20 Calle Reina Mercedes, Tetuán
Opened in 1969, O'pazo was one of the first restaurants in Madrid to be awarded a Michelin star—the old-school seafood spot is actually still run by children of the original founder, Evaristo García. The interior, fresh off a remodel, captures everything that's wonderful about Madrid; the sleek, updated furnishings and soothing wood paneling are a perfect juxtaposition to the open kitchen, where ham hocks hang from the ceiling and the days' catch of seafood and shellfish is displayed on ice. This is the kind of place where it's a good idea to put your order in the hands of the waiter, who can best identify which fresh fish the chef is most excited about that day.

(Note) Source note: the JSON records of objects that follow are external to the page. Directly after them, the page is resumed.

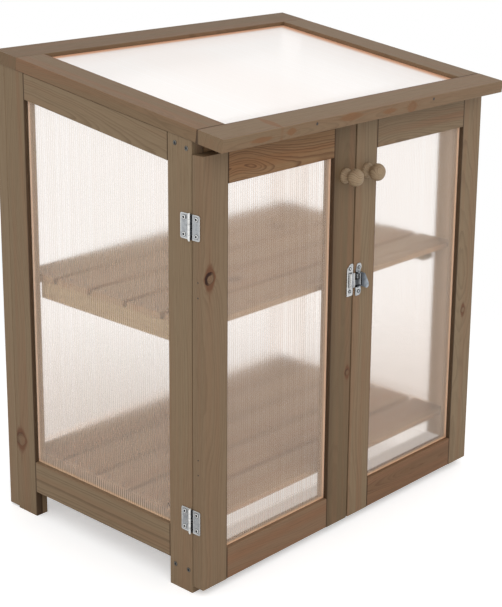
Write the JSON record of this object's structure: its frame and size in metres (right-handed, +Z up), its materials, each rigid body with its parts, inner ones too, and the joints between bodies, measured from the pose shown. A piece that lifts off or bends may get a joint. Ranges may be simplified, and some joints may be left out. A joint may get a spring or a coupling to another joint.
{
  "type": "wooden mini greenhouse",
  "caption": "Small stained pine greenhouse cabinet on four posts with translucent fluted panels, double doors with turned knobs and a latch, slatted shelves and a sloping glazed lid.",
  "frame": {"origin": "on the floor, below the middle of the outline that the lid and the back hinges bound", "axes": "+X to the right seen from the front, +Y from the doors to the back, +Z up"},
  "size_m": [0.6896, 0.509, 0.7811],
  "materials": {
    "stained_timber": "grey-brown stained pine, planed, matt",
    "shelf_timber": "grey-brown stained pine slats, planed, matt",
    "fluted_sheet": "translucent milky sheet with fine upright flutes",
    "zinc_fittings": "bright zinc plate"
  },
  "bodies": {
    "cabinet": {"left_side_front_post": "stained_timber", "left_side_rear_post": "stained_timber", "left_side_top_rail": "stained_timber", "left_side_bottom_rail": "stained_timber", "left_side_sheet": "fluted_sheet", "right_side_front_post": "stained_timber", "right_side_rear_post": "stained_timber", "right_side_top_rail": "stained_timber", "right_side_bottom_rail": "stained_timber", "right_side_sheet": "fluted_sheet", "back_left_stile": "stained_timber", "back_right_stile": "stained_timber", "back_top_rail": "stained_timber", "back_bottom_rail": "stained_timber", "back_sheet": "fluted_sheet", "front_top_rail": "stained_timber", "front_bottom_rail": "stained_timber", "middle_shelf_slat_1": "shelf_timber", "middle_shelf_slat_2": "shelf_timber", "middle_shelf_slat_3": "shelf_timber", "middle_shelf_slat_4": "shelf_timber", "middle_shelf_slat_5": "shelf_timber", "middle_shelf_left_batten": "shelf_timber", "middle_shelf_right_batten": "shelf_timber", "bottom_shelf": "shelf_timber", "left_lower_hinge_post_leaf": "zinc_fittings", "left_upper_hinge_post_leaf": "zinc_fittings", "right_lower_hinge_post_leaf": "zinc_fittings", "right_upper_hinge_post_leaf": "zinc_fittings", "left_lid_hinge_frame_leaf": "zinc_fittings", "right_lid_hinge_frame_leaf": "zinc_fittings"},
    "left_door": {"left_door_hinge_stile": "stained_timber", "left_door_meeting_stile": "stained_timber", "left_door_top_rail": "stained_timber", "left_door_bottom_rail": "stained_timber", "left_door_sheet": "fluted_sheet", "left_knob": "stained_timber", "left_lower_hinge_door_leaf": "zinc_fittings", "left_upper_hinge_door_leaf": "zinc_fittings", "latch_keeper": "zinc_fittings"},
    "right_door": {"right_door_hinge_stile": "stained_timber", "right_door_meeting_stile": "stained_timber", "right_door_top_rail": "stained_timber", "right_door_bottom_rail": "stained_timber", "right_door_sheet": "fluted_sheet", "right_knob": "stained_timber", "right_lower_hinge_door_leaf": "zinc_fittings", "right_upper_hinge_door_leaf": "zinc_fittings", "latch_base": "zinc_fittings"},
    "lid": {"lid_front_rail": "stained_timber", "lid_rear_rail": "stained_timber", "lid_left_rail": "stained_timber", "lid_right_rail": "stained_timber", "lid_sheet": "fluted_sheet", "left_lid_hinge_lid_leaf": "zinc_fittings", "right_lid_hinge_lid_leaf": "zinc_fittings"},
    "latch_lever": {"latch_lever": "zinc_fittings"},
    "latch_catch": {"latch_catch": "zinc_fittings"}
  },
  "joints": [
    {"name": "left_door_swing", "type": "hinge", "parent": "cabinet", "child": "left_door", "pos_m": [-0.3423, -0.18881, 0.3465], "axis": [0, 0, -1], "range_deg": [0, 170]},
    {"name": "right_door_swing", "type": "hinge", "parent": "cabinet", "child": "right_door", "pos_m": [0.3423, -0.18881, 0.3465], "axis": [0, 0, 1], "range_deg": [0, 170]},
    {"name": "lid_lift", "type": "hinge", "parent": "cabinet", "child": "lid", "pos_m": [0, 0.25199, 0.76131], "axis": [-1, 0, 0], "range_deg": [0, 105]},
    {"name": "latch_lever_turn", "type": "hinge", "parent": "right_door", "child": "latch_lever", "pos_m": [0.007, -0.21841, 0.425], "axis": [0, 0, -1], "range_deg": [0, 110]},
    {"name": "latch_catch_turn", "type": "hinge", "parent": "latch_lever", "child": "latch_catch", "pos_m": [0.0125, -0.21801, 0.425], "axis": [0, 0, -1], "range_deg": [-110, 0]}
  ],
  "couplings": [
    {"joint": "latch_catch_turn", "follows": "latch_lever_turn", "ratio": -1}
  ]
}
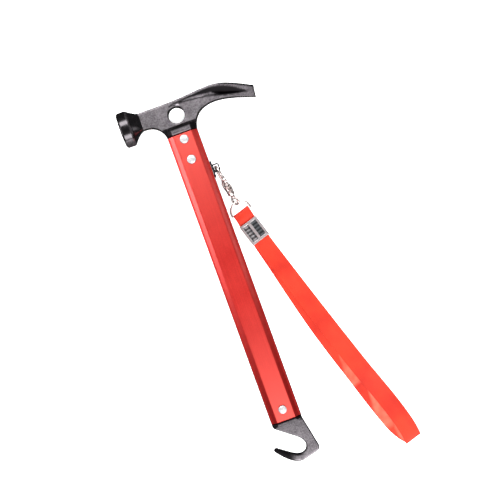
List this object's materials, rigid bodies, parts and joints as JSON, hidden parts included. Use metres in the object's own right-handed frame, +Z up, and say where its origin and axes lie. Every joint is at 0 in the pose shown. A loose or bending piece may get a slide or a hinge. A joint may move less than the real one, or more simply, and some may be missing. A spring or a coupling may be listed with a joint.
{
  "type": "camping hammer with wrist lanyard",
  "caption": "Short hammer with a hollow handle, round striking face, eye hole, curved claw, a peg-pulling tail hook and a clip-on wrist strap.",
  "frame": {"origin": "Middle of the footprint of the hammer and its strap, on the surface that the hammer lies on.", "axes": "The hammer lies flat. +Y runs along the handle towards the head, the striking face looks along -X, the claw points along +X, and +Z is up, across the head's thickness."},
  "size_m": [0.1488, 0.3416, 0.03],
  "materials": {
    "black_coating": "semi-gloss black coating over forged steel, with a fine grain on the flats",
    "red_anodised": "fine-blasted, red anodised, satin",
    "rivet_metal": "bright domed rivet heads",
    "black_trim": "satin black",
    "nickel_plating": "bright plated, polished",
    "spring_steel": "plain wire",
    "crimp_metal": "bright plated sheet with pressed windows and ribs",
    "red_webbing": "smooth satin woven tape"
  },
  "bodies": {
    "hammer": {"hammer_head": "black_coating", "handle_tube": "red_anodised", "tail_hook": "black_coating", "head_rivet_upper": "rivet_metal", "head_rivet_lower": "rivet_metal", "tail_rivet": "rivet_metal", "lanyard_eyelet": "black_trim"},
    "clasp": {"clasp_body": "nickel_plating", "gate_pivot_pin": "nickel_plating", "gate_spring": "spring_steel"},
    "gate": {"clasp_gate": "nickel_plating"},
    "swivel": {"swivel_eye": "nickel_plating"},
    "ring": {"d_ring": "nickel_plating"},
    "strap": {"wrist_strap": "red_webbing", "strap_crimp": "crimp_metal"}
  },
  "joints": [
    {"name": "clasp_swing", "type": "hinge", "parent": "hammer", "child": "clasp", "pos_m": [-0.0109, 0.10159, 0.015], "axis": [0, 0, 1], "range_deg": [-3, 90]},
    {"name": "gate_open", "type": "hinge", "parent": "clasp", "child": "gate", "pos_m": [-0.00685, 0.08251, 0.01307], "axis": [-0.9668, -0.2188, 0.132], "range_deg": [0, 26], "stiffness_Nm_per_rad": 0.03, "springref_deg": -11.46},
    {"name": "swivel_turn", "type": "hinge", "parent": "clasp", "child": "swivel", "pos_m": [-0.00656, 0.07742, 0.00678], "axis": [0.1679, -0.9333, -0.3173], "continuous": true},
    {"name": "ring_tilt", "type": "hinge", "parent": "swivel", "child": "ring", "pos_m": [-0.00508, 0.06912, 0.004], "axis": [-0.9848, -0.1736, 0], "range_deg": [-10, 60]},
    {"name": "strap_fold", "type": "hinge", "parent": "ring", "child": "strap", "pos_m": [-0.00339, 0.05952, 0.0023], "axis": [-0.9848, -0.1736, 0], "range_deg": [-45, 70]}
  ]
}
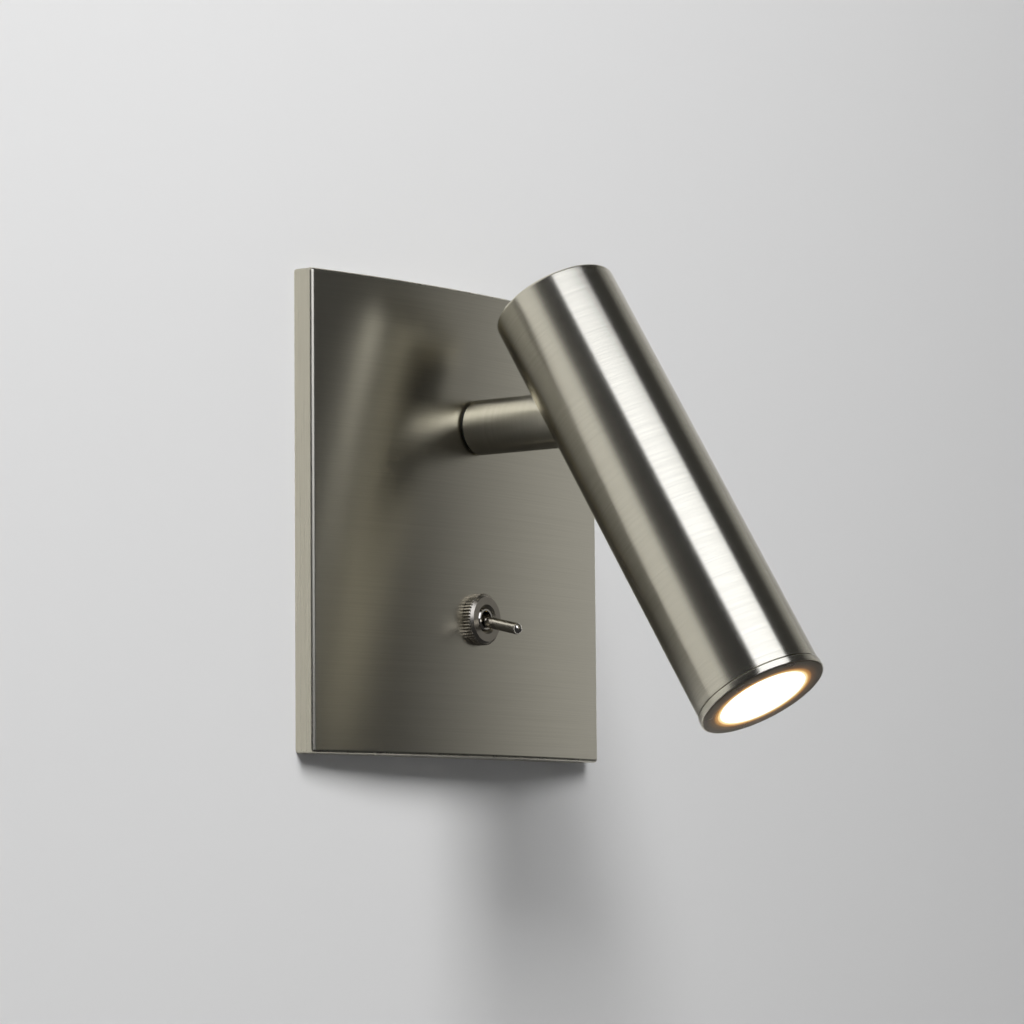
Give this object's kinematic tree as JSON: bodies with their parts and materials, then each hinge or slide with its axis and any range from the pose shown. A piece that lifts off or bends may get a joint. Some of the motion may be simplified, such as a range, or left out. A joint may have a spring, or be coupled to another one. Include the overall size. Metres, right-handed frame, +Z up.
{
  "type": "wall reading lamp",
  "caption": "Bedside wall reading lamp: bowed square plate with a toggle switch, a short swivelling arm and a tilting tubular LED head.",
  "frame": {"origin": "on the wall, midway between the two fixing slots and at the middle of the plate", "axes": "+Y into the wall, -Y out into the room, +Z up, +X to the right as one faces the wall"},
  "size_m": [0.13, 0.1538, 0.1335],
  "materials": {
    "satin_nickel": "satin nickel plate, finely brushed: straight across the plate, round the tubes",
    "polished_nickel": "bright nickel plate",
    "zinc_plated_steel": "zinc plated steel",
    "turned_aluminium": "turned aluminium",
    "brass": "plain brass",
    "tinned_copper": "tinned copper",
    "natural_nylon": "moulded natural nylon",
    "black_nylon": "moulded black nylon",
    "white_moulding": "moulded white polycarbonate",
    "circuit_board": "green glass-epoxy board",
    "board_parts": "black moulded and sleeved components",
    "white_board": "white solder mask on aluminium",
    "led_phosphor": "silicone with yellow phosphor",
    "reflector_coating": "metallised reflector",
    "gasket_rubber": "black silicone rubber",
    "lens_acrylic": "frosted lens, lit warm white",
    "brown_wire": "brown wire insulation",
    "blue_wire": "blue wire insulation",
    "earth_wire": "green and yellow wire insulation",
    "lead_sheath": "white sheathed two-core lead"
  },
  "bodies": {
    "wall_unit": {"front_plate": "satin_nickel", "dress_nut": "satin_nickel", "switch_bushing": "polished_nickel", "wall_bracket": "zinc_plated_steel", "plate_grub_screws": "zinc_plated_steel", "block_screws": "zinc_plated_steel", "terminal_screws": "zinc_plated_steel", "earth_washer": "zinc_plated_steel", "earth_screw": "zinc_plated_steel", "driver_screws": "zinc_plated_steel", "lock_washer": "zinc_plated_steel", "switch_nut": "zinc_plated_steel", "terminal_barrels": "brass", "switch_terminals": "brass", "lever_pin": "brass", "earth_tag": "tinned_copper", "terminal_block": "natural_nylon", "slip_washer": "natural_nylon", "arm_washer": "black_nylon", "switch_case": "black_nylon", "driver_case": "white_moulding", "driver_lid": "white_moulding", "driver_board": "circuit_board", "driver_transformer": "board_parts", "driver_capacitor": "board_parts", "live_lead": "brown_wire", "switched_lead": "brown_wire", "neutral_lead": "blue_wire", "earth_lead": "earth_wire", "led_lead_rear": "lead_sheath"},
    "arm": {"stop_washer": "zinc_plated_steel", "spring_washer": "zinc_plated_steel", "swivel_nut": "zinc_plated_steel", "arm_spigot": "brass", "arm_tube": "satin_nickel", "arm_knuckle": "turned_aluminium", "led_lead_arm": "lead_sheath"},
    "head": {"head_shell": "satin_nickel", "pivot_block": "turned_aluminium", "pivot_screws": "zinc_plated_steel", "friction_washers": "zinc_plated_steel", "block_grub_screw": "zinc_plated_steel", "heat_sink": "turned_aluminium", "led_board": "white_board", "board_screws": "zinc_plated_steel", "led_emitter": "led_phosphor", "reflector": "reflector_coating", "lens_gasket": "gasket_rubber", "lens": "lens_acrylic", "bezel_ring": "satin_nickel", "led_lead_head": "lead_sheath"},
    "lever": {"switch_lever": "polished_nickel", "switch_plunger": "natural_nylon"},
    "rocker": {"switch_rocker": "brass"}
  },
  "joints": [
    {"name": "arm_swivel", "type": "hinge", "parent": "wall_unit", "child": "arm", "pos_m": [0, -0.012, 0.0268], "axis": [0, -1, 0], "range_deg": [-160, 160]},
    {"name": "head_tilt", "type": "hinge", "parent": "arm", "child": "head", "pos_m": [0, -0.0588, 0.0268], "axis": [1, 0, 0], "range_deg": [-19, 30.8]},
    {"name": "switch_toggle", "type": "hinge", "parent": "wall_unit", "child": "lever", "pos_m": [0, -0.0118, -0.0268], "axis": [1, 0, 0], "range_deg": [-26, 0]},
    {"name": "rocker_tilt", "type": "hinge", "parent": "wall_unit", "child": "rocker", "pos_m": [0, 0.0026, -0.0268], "axis": [1, 0, 0], "range_deg": [0, 18.2]}
  ],
  "couplings": [
    {"joint": "rocker_tilt", "follows": "switch_toggle", "ratio": -0.7}
  ]
}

Calle de José Ortega y Gasset, 75, Salamanca
Opened in 1975, El Pescador has a similar trajectory to nearby O'Pazo—both old-guard restaurants that pioneered the idea of serving fish so fresh that it didn't even need sauce, they've each stayed relevant with frequent renovations. At El Pescador, in particular, the interior has the potential to fool visitors that don't know the restaurant's historic pedigree—a clean concrete bar with stainless steel stools marks the entry to the restaurant, which is separated from the rest of the airy, modern restaurant by sheer chainlink curtains. As for the menu, you'll find minimally-treated fish and shellfish, served fresh and typically caught that morning. The shareable seafood platters are perfect for a big group.